EEG-Features for Generalized Deepfake Detection
Arian Beckmann, Tilman Stephani, Felix Klotzsche, Yonghao Chen, Simon M. Hofmann, Arno Villringer, Michael Gaebler, Vadim Nikulin, Sebastian Bosse, Peter Eisert, Anna Hilsmann
TL;DR
This work explores whether human EEG responses can aid Deepfake detection and generalize beyond trained manipulation methods. By presenting FaceForensics++ stimuli to a participant and decoding real versus fake faces with an SVC on EEG features, the study demonstrates not only in-domain detection but also out-of-domain generalization to unseen Deepfake types. Two processing variants (V1 using PCA and V2 using spatial–temporal chunking) show above-chance performance and statistically significant results, suggesting a generalized neural representation of artificiality in computer-generated faces. If validated with more participants and stimuli, this human-in-the-loop approach could complement CNN detectors and improve robustness to novel Deepfake artifacts, potentially informing the design of more realistic digital avatars while clarifying how digital realism is processed cognitively.
Abstract
Since the advent of Deepfakes in digital media, the development of robust and reliable detection mechanism is urgently called for. In this study, we explore a novel approach to Deepfake detection by utilizing electroencephalography (EEG) measured from the neural processing of a human participant who viewed and categorized Deepfake stimuli from the FaceForensics++ datset. These measurements serve as input features to a binary support vector classifier, trained to discriminate between real and manipulated facial images. We examine whether EEG data can inform Deepfake detection and also if it can provide a generalized representation capable of identifying Deepfakes beyond the training domain.
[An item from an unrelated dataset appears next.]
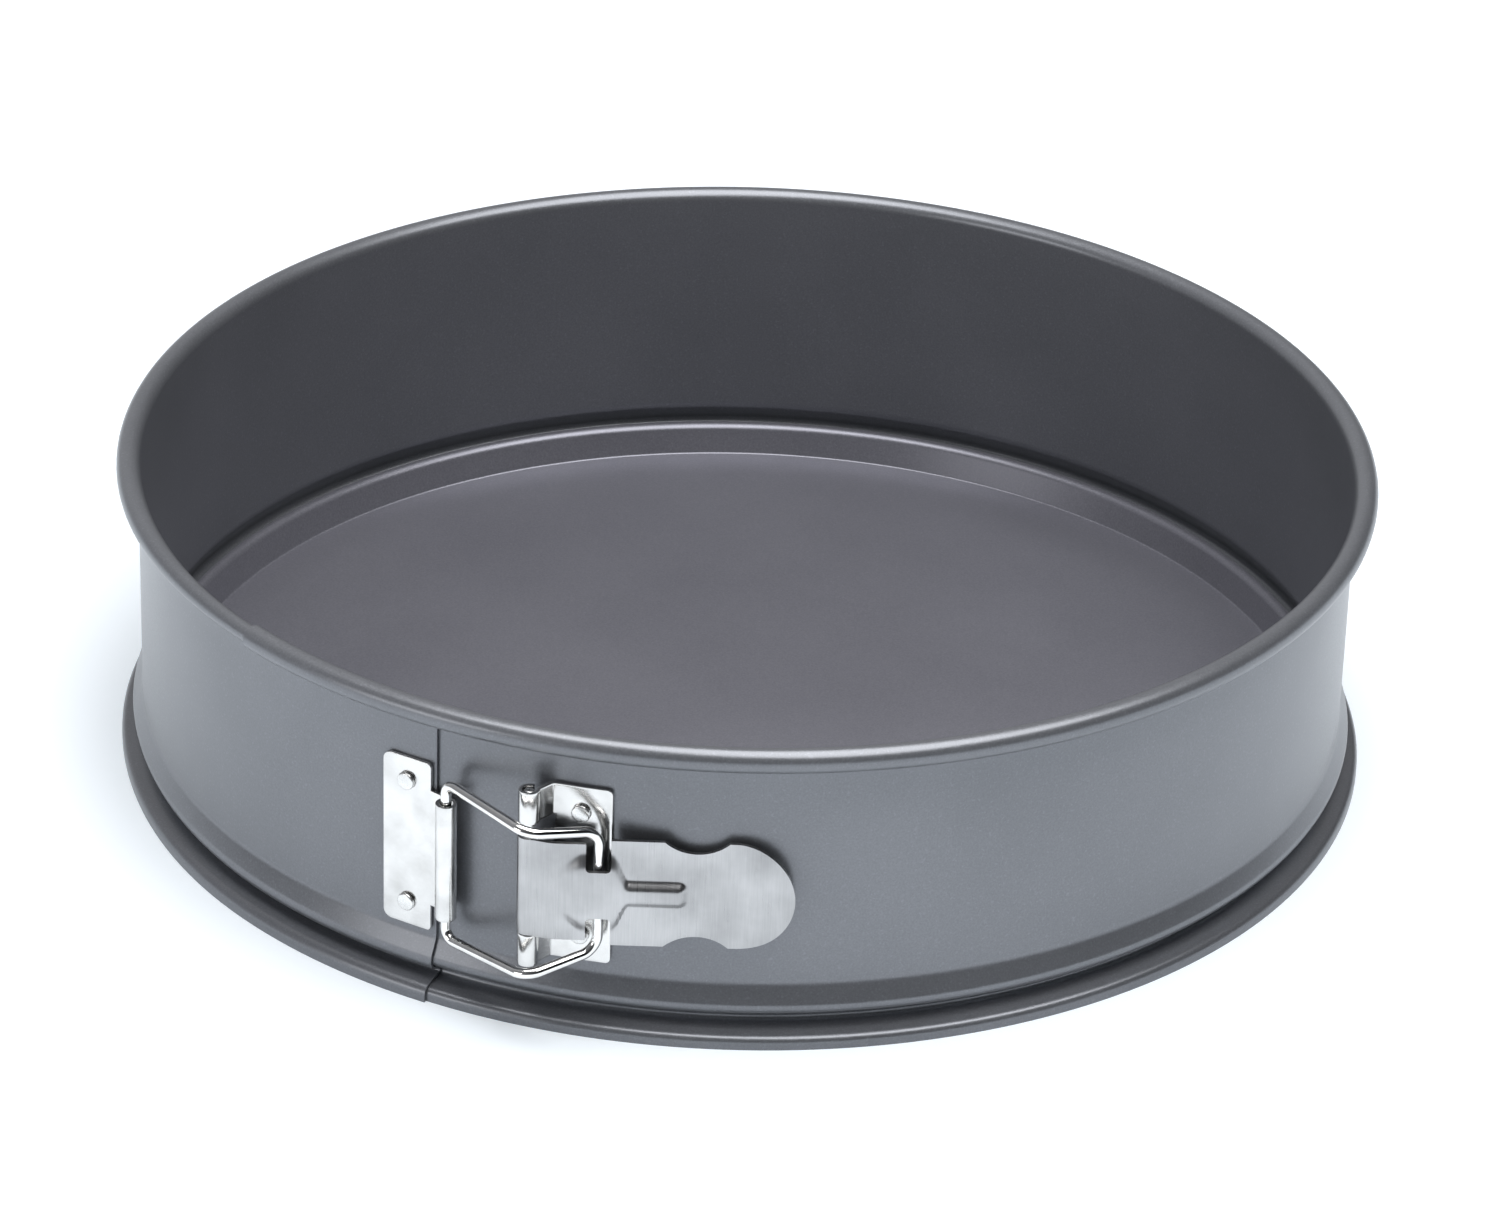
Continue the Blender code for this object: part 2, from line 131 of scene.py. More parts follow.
def startPoint(name, place):          # a plane pulled together to one vertex
    deselectAll()
    bpy.ops.mesh.primitive_plane_add(size=1 * mm, location=place)
    piece = bpy.context.object
    piece.name = name
    applyPlace(piece)
    editOnly(piece)
    bpy.ops.mesh.select_mode(type="VERT")
    selectAll()
    bpy.ops.mesh.merge(type="CENTER")
    selectAll()
    return piece


def extrudeTo(places):                # the selection is pulled from place to place
    for before, after in zip(places, places[1:]):
        bpy.ops.mesh.extrude_region_move(TRANSFORM_OT_translate={"value": after - before})


def faceOutward():
    selectAll()
    bpy.ops.mesh.normals_make_consistent(inside=False)


def spinShut(steps, axis):            # a full turn, with its seam and poles closed
    selectAll()
    bpy.ops.mesh.spin(steps=steps, angle=2 * math.pi, center=(0, 0, 0), axis=axis)
    selectAll()
    bpy.ops.mesh.remove_doubles(threshold=touching)
    faceOutward()


def selectVertices(piece, wanted):    # picks vertices by their place, then goes on in edit mode
    objectMode()
    for polygon in piece.data.polygons:
        polygon.select = False
    for edge in piece.data.edges:
        edge.select = False
    for vertex in piece.data.vertices:
        vertex.select = wanted(vertex.co)
    bpy.ops.object.mode_set(mode="EDIT")
    bpy.ops.mesh.select_mode(type="VERT")


def selectEdges(piece, wanted):       # both ends have to pass
    objectMode()
    points = piece.data.vertices
    for polygon in piece.data.polygons:
        polygon.select = False
    for vertex in points:
        vertex.select = False
    for edge in piece.data.edges:
        edge.select = all(wanted(points[i].co) for i in edge.vertices)
        if edge.select:
            for i in edge.vertices:
                points[i].select = True
    bpy.ops.object.mode_set(mode="EDIT")
    bpy.ops.mesh.select_mode(type="EDGE")


def thicken(piece, thickness):
    pickOnly(piece)
    solid = piece.modifiers.new("thickness", "SOLIDIFY")
    solid.thickness = thickness
    solid.offset = 0
    solid.use_even_offset = True
    applyModifiers(piece)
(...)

Our preliminary results indicate that human neural processing signals can be successfully integrated into Deepfake detection frameworks and hint at the potential for a generalized neural representation of artifacts in computer generated faces. Moreover, our study provides next steps towards the understanding of how digital realism is embedded in the human cognitive system, possibly enabling the development of more realistic digital avatars in the future.